After graduation, Quinn has dreams of making an even greater impact on LGBTQ+ representation in the improv scene. “The pandemic has drastically changed the improv landscape right now,” Quinn says. “I think that while theaters are closed for performances it could be a great opportunity to provide strong curriculum and training to change the toxic culture that exists not just in Denver improv but all over the country.”
Quinn has also been developing an idea to build a queer-friendly, sober lounge space. They’ve worked on the idea through One Year MBA class assignments during the program. And though starting the business might get put on pause due to the health crisis, they’re passionate about building inclusive spaces for the LGBTQ+ community.
Finding Commonality in the One Year MBA Cohort
“Our cohort has definitely had a unique experience since the pandemic hit,” Quinn reflects. “I’ll be honest, I’ve struggled to make personal connections with some of my classmates. I’m hearing impaired, so before we transitioned to online learning, I had a difficult time hearing people in class, and it was challenging for me to connect and communicate with folks in the lounge. I am also queer and non-binary, and it was a bit of a culture shock to be in a cohort with so many straight, cis-gendered people. Most of the people in my personal life are queer and very progressive, so the One Year MBA program has given me an opportunity to interact with a wider variety of people with differing viewpoints.”
Although Quinn had some difficult making early connections with their classmates, they have found their stride through relationships with professors and group projects. “My advice to future One Year MBA students is to lean in to your cohort and don’t hold back,” Quinn shares. “If you’re like me, business may feel like an abstract idea and you might think dreams of working for yourself are just dreams. In reality, the people in this program could become your future business partners. If you really put thought and effort into projects, they could very well be the first building blocks of your next great career. Seek your people out early and stay in touch with them!”
Real-World Experience in the Consulting Courses
“I don’t think it’s an exaggeration to say that the consulting coursework changed my life,” Quinn says. “I found my voice there and discovered that consulting could be a very good fit for me in my career.”
Through the One Year MBA program’s consulting projects, Quinn has had the chance to work with real companies to solve business problems and approach challenges in a new way. “Our instructor, Jill Lohmiller, does a wonderful job of introducing consulting in a way that’s empowering. The real-world experience I got in those classes is priceless.”
Quinn feels lucky to have been assigned to a very good group of classmates who worked on many projects together. “In our marketing class we were tasked with developing a business idea and a marketing plan,” Quinn recalls. “My group chose to work on an idea for a sober bar, lounge, and café marketed toward the LGBTQ+ community. I was overwhelmed by the positive response to our project, and several of my cohort members expressed interest in pursuing the idea after graduation. That experience gave me a lot of confidence and helped me realize that these ideas that may have seemed like pipe dreams before could actually become a reality.”

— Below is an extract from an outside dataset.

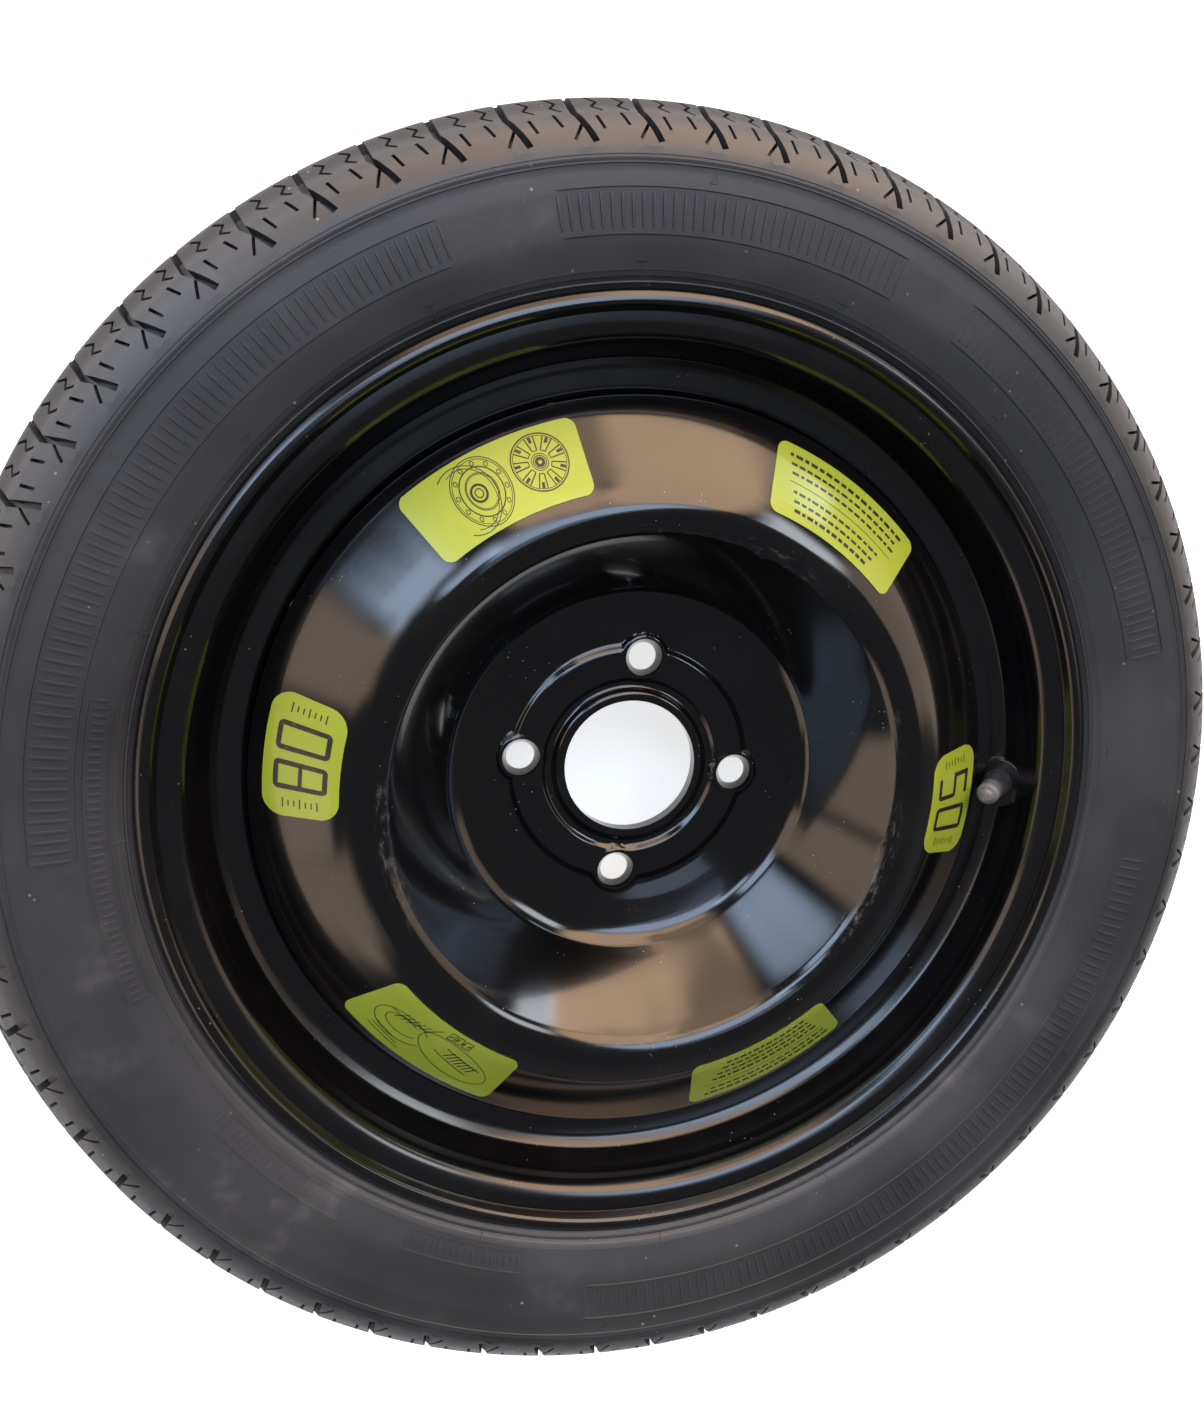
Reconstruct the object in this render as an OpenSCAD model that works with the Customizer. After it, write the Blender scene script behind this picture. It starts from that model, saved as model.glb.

Since discovering their passion for consulting, Quinn’s career path has started to take shape. “The pandemic has drastically changed the improv landscape right now, so I am thinking of shifting the focus of EDIT a bit and building it out as a consulting firm. I haven’t decided exactly what I want to do, but it is really exciting to know that I am going to work toward building space and community for marginalized folks like myself.”
You Can Do Hard Things
“I’ve developed a mantra since I started the One Year MBA,” Quinn says. “You can do hard things. It’s something my boss always told me and I’ve repeated it to myself often throughout the program. The One Year MBA program is hard, but you can do it and you will come out the other side with much more than just a resume-booster. You will gain confidence, improve your emotional intelligence, and hopefully find a class or subject that really resonates with you and can guide you to whatever your next step is.”